Making prediction with both time series data and tabular data with designed concat-model and paral-model would lead to a higher prediction accuracy. The concat-model with backbone of TCN (MAE = 2.153 × 10⁻³% for Endpoint [P]) and ResCNN (MAE = 6.413 × 10⁻³% for Endpoint [C] and MAE = 5.780°C for Endpoint Temp) performed the best, which achieved the highest accuracies for each target in this study.
The best models (concat-model with backbone of TCN and ResCNN) have been applied in field production. The field test results showed that the prediction MAE for Endpoint [P]/[C]/Temp were 2.394 × 10⁻³%, 6.231 × 10⁻³%, and 7.679°C, respectively. The accuracy of predicting Endpoint [C] is better than that of test set.
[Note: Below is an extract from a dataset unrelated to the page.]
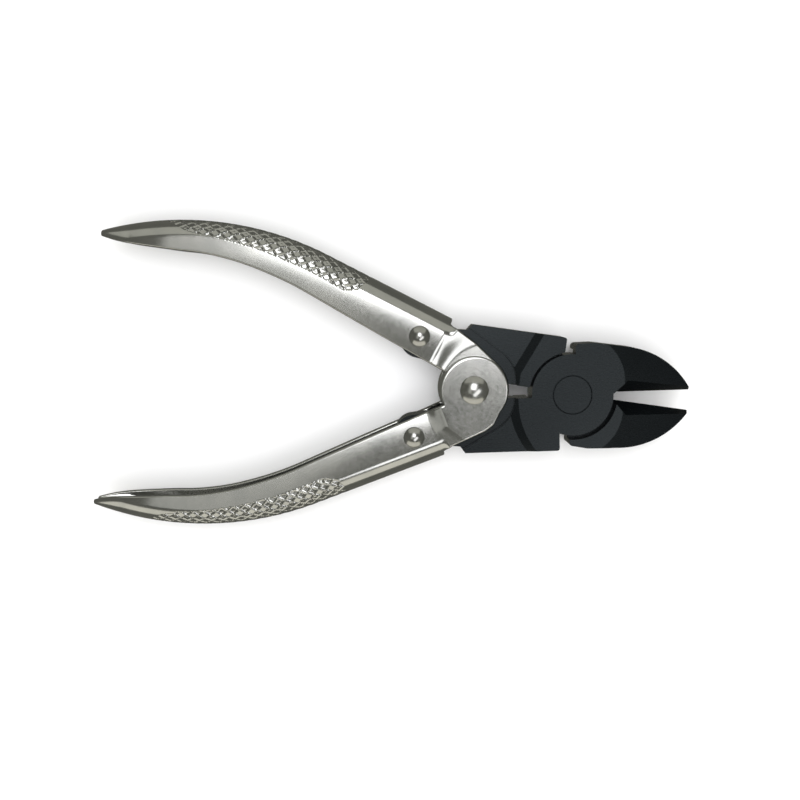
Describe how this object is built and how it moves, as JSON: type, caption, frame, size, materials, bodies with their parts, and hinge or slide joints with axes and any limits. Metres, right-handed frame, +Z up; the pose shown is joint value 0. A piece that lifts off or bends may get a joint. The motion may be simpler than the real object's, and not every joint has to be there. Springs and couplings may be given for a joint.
{
  "type": "sprue nippers",
  "caption": "Compound-leverage side cutter for plastic sprues, with pressed channel handles, knurled grips and black lapped jaws.",
  "frame": {"origin": "on the surface that the tool lies on, below the middle of its overall length, on its centre line, with the jaws open", "axes": "+X along the tool to the blade tips, +Y towards the upper handle, +Z up, along all the pivots"},
  "size_m": [0.16, 0.0822, 0.0163],
  "materials": {
    "handle_steel": "satin pressed sheet, brushed along its length",
    "rivet_steel": "polished dome",
    "spacer_steel": "turned",
    "black_steel": "satin black oxide",
    "pin_steel": "black oxide, ground flush"
  },
  "bodies": {
    "lower_handle": {"lower_handle": "handle_steel", "handle_rivet": "rivet_steel", "pivot_spacer": "spacer_steel", "lower_tail_rivet": "rivet_steel"},
    "upper_handle": {"upper_handle": "handle_steel", "upper_tail_rivet": "rivet_steel"},
    "upper_jaw": {"upper_jaw": "black_steel", "jaw_pivot_pin": "pin_steel"},
    "lower_jaw": {"lower_jaw": "black_steel"}
  },
  "joints": [
    {"name": "handle_squeeze", "type": "hinge", "parent": "lower_handle", "child": "upper_handle", "pos_m": [0.0216, 0, 0.00815], "axis": [0, 0, 1], "range_deg": [0, 24.63]},
    {"name": "tail_pivot", "type": "hinge", "parent": "lower_handle", "child": "upper_jaw", "pos_m": [0.0063, -0.0135, 0.00815], "axis": [0, 0, 1], "range_deg": [0, 7.5]},
    {"name": "jaw_pivot", "type": "hinge", "parent": "upper_jaw", "child": "lower_jaw", "pos_m": [0.048, 0, 0.00815], "axis": [0, 0, 1], "range_deg": [0, 9.65]}
  ],
  "couplings": [
    {"joint": "tail_pivot", "follows": "handle_squeeze", "ratio": 0.3043},
    {"joint": "jaw_pivot", "follows": "handle_squeeze", "ratio": 0.3914}
  ]
}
And the accuracies of predicting Endpoint [C]/Temp are near to that of test set. The results served as an evidence of the developed model’s strong robustness and generalization capability.
The off-gas related curves held less significance compared to those representing blowing practices for all targets. The onset and the final stage of curves influenced the prediction of Endpoint [P] and Endpoint [C] greatly, but middle stage of the curves was more important for prediction of Endpoint-Temp.
Limitations of the study and directions for future research: Due to constraints in project planning and computational resources, this study proposed several generalized robust models. In the future, it is advisable to establish specific prediction models for the main products based on different steel grades and their process characteristics, aiming to maximize prediction accuracy.

tel: +86-15932672652

Acknowledgements

The authors are thankful to Tangsteel Co., Ltd of Hesteel Group and Digital Co., Ltd of Hesteel Group for providing detailed data, hardware, and software support for model development and field production test.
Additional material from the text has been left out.